California Restrictions on Malpractice Victims Have Not Affected Malpractice Premiums

Wednesday, May 29, 2002

For Immediate Release:
May 29, 2002

Contact: Joanne Doroshow

California Restrictions On Malpractice Victims Have Not Affected Malpractice Premiums

Premium Data Shows California Law Is No Model For The Nation

Los Angeles, CA -- Data released today by two consumer groups show that California's 22-year experience with the nation's most draconian limits on the rights of medical malpractice victims has failed to slow premium increases for doctors and hospitals. In fact, over the last decade, the average malpractice premium in California has grown more quickly than it has in the nation overall.

The California-based Foundation for Taxpayer and Consumer Rights and New York-based Center for Justice & Democracy (CJ&D) hired nationally recognized actuary J. Robert Hunter, former Texas Insurance Commissioner and Federal Insurance Administrator under Ford and Carter, to compare national malpractice premium trends to those in California. Hunter found that from 1991 to 2000, malpractice premiums in California have stayed close to national premium trends. The 2000 average premium per doctor in California was only 8.2 percent below that of the nation ($7,200.61 vs. $7,843.75) while the average malpractice premium in California between 1991 and 2000 actually grew more quickly (3.5 percent), than it did in the nation overall (1.9 percent.) According to Hunter, "there is not much difference in the rates or the rate of change between California and the nation based on the latest decade of experience."

In the mid-1970s, California enacted severe laws restricting the rights of patients who have been injured by malpractice, allowing them to recover no more than $250,000 in noneconomic compensation no matter how egregious the malpractice or serious the injury. The medical establishment is campaigning to spread this severe cap on damages not only to other states, but to the entire nation in recently introduced federal legislation (H.R. 4600), arguing falsely that this cap has kept premiums dramatically downward.
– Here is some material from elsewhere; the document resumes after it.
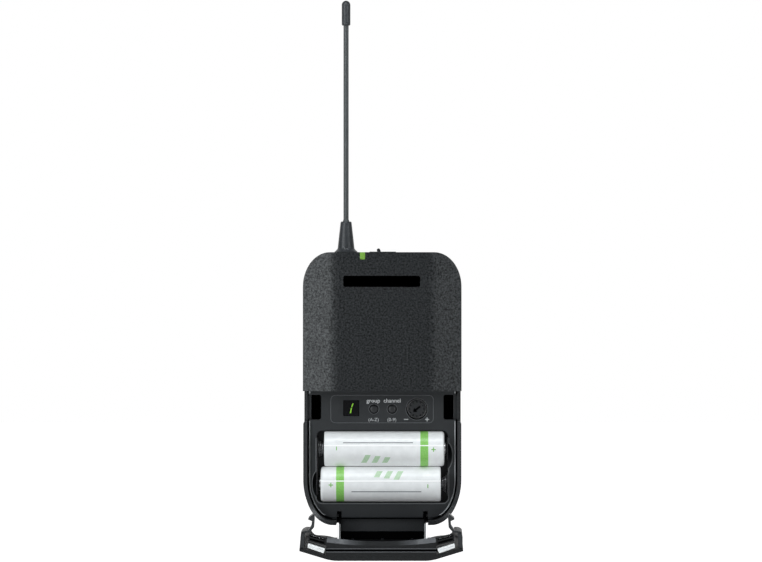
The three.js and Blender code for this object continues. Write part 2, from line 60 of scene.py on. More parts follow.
# ---- places and sizes read from the frame, in millimetres ----
COVER_X, COVER_Y, COVER_Z = extent("front_cover")
HALF_W, HALF_H, COVER_BOTTOM = COVER_X[1], COVER_Z[1], COVER_Z[0]
FRONT, BACK = COVER_Y
CHASSIS_HALF, FACE = extent("chassis")[0][1], extent("chassis")[1][0]
HINGE_Y, HINGE_Z = middle("hinge_pin_left")[1:]
CELL_Y, UPPER_Z = middle("battery_upper")[1:]
LOWER_Z = middle("battery_lower")[2]
CELL_R = round(extent("battery_upper")[2][1] - UPPER_Z, 2)
DISPLAY_X, DISPLAY_Z = middle("display_window")[::2]
GROUP_X, PANEL_Z = middle("group_button")[::2]
CHANNEL_X, DIAL_X = middle("channel_button")[0], middle("gain_dial")[0]
ANTENNA_X, TOP_Y = middle("antenna_boot")[:2]
BOOT_TOP, TIP_Z = extent("antenna_boot")[2][1], extent("antenna_tip")[2][1]
LIGHT_X, SWITCH_X, JACK_X = (middle(name)[0] for name in ("status_light_pipe", "switch_bezel", "jack_shell"))
SCREWS = [middle(f"case_screw_{i}")[::2] for i in (1, 2, 3, 4)]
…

"If there are savings to limiting the rights and recovery of innocent victims of dangerous and culpable doctors, then insurers have not passed them on to physicians," said Jamie Court, executive director of the Foundation for Taxpayer and Consumer Rights. "California is a failed model for the national restrictions being proposed on patients. California patients have been denied adequate compensation and representation for their injuries, and California doctors have seen almost no premium savings. Only the insurers have gotten rich in the good times."

"This study disputes one of the most sensationalized fictions driving the movement to limit lawsuits against malpracticing doctors and hospitals --the notion that California's brutal restrictions on patients' rights, enacted in the mid-1970s, have slowed the growth of malpractice premiums," said CJ&D Executive Director Joanne Doroshow. "In fact, the opposite has happened. Over the last 10 years, California's premiums have grown faster
than the nation's.

"This analysis has, for the first time, exposed as an insidious public relations scam the notion that California's cruel law has controlled the growth of malpractice insurance premiums. This law has had terrible consequences for many innocent people, while doing nothing to improve the affordability of liability insurance for doctors."